Despite her kind-hearted nature, Geraldine is not above occasional arrogance. In the second-season episode "Celebrity Vicar", after a spot on local radio led to several high-profile media appearances, Geraldine allowed fame to go to her head becoming overconfident and self-centred, caring more about her public image and TV career than about her parishioners or her duties as a vicar. She was later humbled after the tabloids printed several offensive articles about the members of the village council and she struggled to regain their trust.

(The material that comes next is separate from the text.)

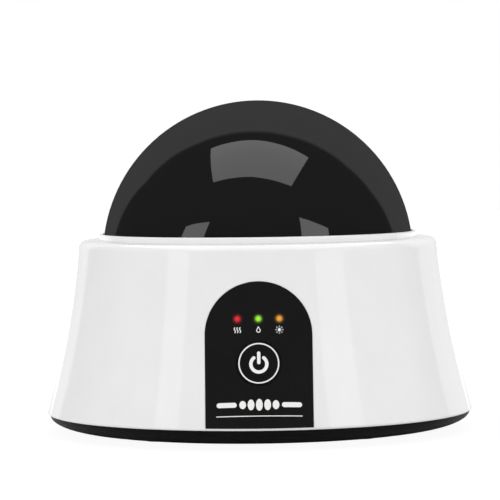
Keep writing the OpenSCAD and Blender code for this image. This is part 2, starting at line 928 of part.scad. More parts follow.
module base_plate() {
  color([0.1, 0.1, 0.1]) difference() {
    union() {
      rotate_extrude($fn = round_fn) base_section();
      difference() {
        floor_ribs();
        vent_slots();
      }
      for (turn = screw_angles) rotate([0, 0, turn])
        post(boss_circle_r, 0, floor_z + 0.2, boss_z, boss_r + 1);
      for (p = leg_spots) post(p[0], p[1], floor_z - join, leg_z, leg_r);
      for (p = power_spots) post(p[0], p[1], floor_z - join, power_z, 3.2);
      stop_posts();
    }
    vent_slots();
    for (turn = screw_angles) rotate([0, 0, turn]) {
      post(boss_circle_r, 0, -join, boss_z - boss_web, head_r + 0.8);
      post(boss_circle_r, 0, -join, boss_z + join, clearance_r);
      post(foot_circle_r, 0, -join, foot_h + foot_seat, foot_r + 0.15);
    }
    for (p = leg_spots) {
      post(p[0], p[1], -join, leg_z - leg_web, head_r + 0.8);
      post(p[0], p[1], -join, leg_z + join, clearance_r);
    }
    for (p = power_spots) post(p[0], p[1], foot_h + 1.5, power_z + join, pilot_r);
  }
}

module rubber_feet() {
  edge = 0.8;
  color([0.13, 0.13, 0.13]) for (turn = screw_angles) rotate([0, 0, turn])
    translate([foot_circle_r, 0, 0]) {
      cylinder(r1 = foot_r - edge, r2 = foot_r, h = edge);
      translate([0, 0, edge]) cylinder(r = foot_r, h = foot_h + foot_seat - seat - edge);
    }
}

module base_screws() {
  color("silver") for (turn = screw_angles) rotate([0, 0, turn])
    translate([boss_circle_r, 0, boss_z - boss_web]) screw(base_screw_len);
}

// ---------- steam chamber ----------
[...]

Her unusual first name Boadicea is revealed later in the series, much to David Horton's amusement, although in the final episode her full name is given as Geraldine Julie Andrews Dick van Dyke Supercalifragilisticexpialidocious Chim-Chiminey Chim-Chiminey Chim-Chim-Cheree Granger, the latter due to her mother's favourite book being Mary Poppins and the fact that the film was released in 1964, supposedly the year of Geraldine's birth. Geraldine celebrated her 40th birthday in an episode first broadcast on 1 January 2005. Dawn French was already 47 at the time.

Her best friend is Alice Tinker (Emma Chambers); at the end of each episode she tells a joke to Alice, but Alice rarely understands the humour. Geraldine was once going to marry David Horton but upon reflection decided against this. In 2006, she receives a proposal from accountant Harry Kennedy and accepts by running around the village, screaming. In the final episode she marries him in a bizarre wedding with touches of Doctor Who, including the two bridesmaids being dressed as Daleks and with parts of the church decorated with vegetables. She ends up getting married in her pyjamas because her wedding dress has been accidentally covered with mud by Owen Newitt (Roger Lloyd-Pack) driving a car through a puddle.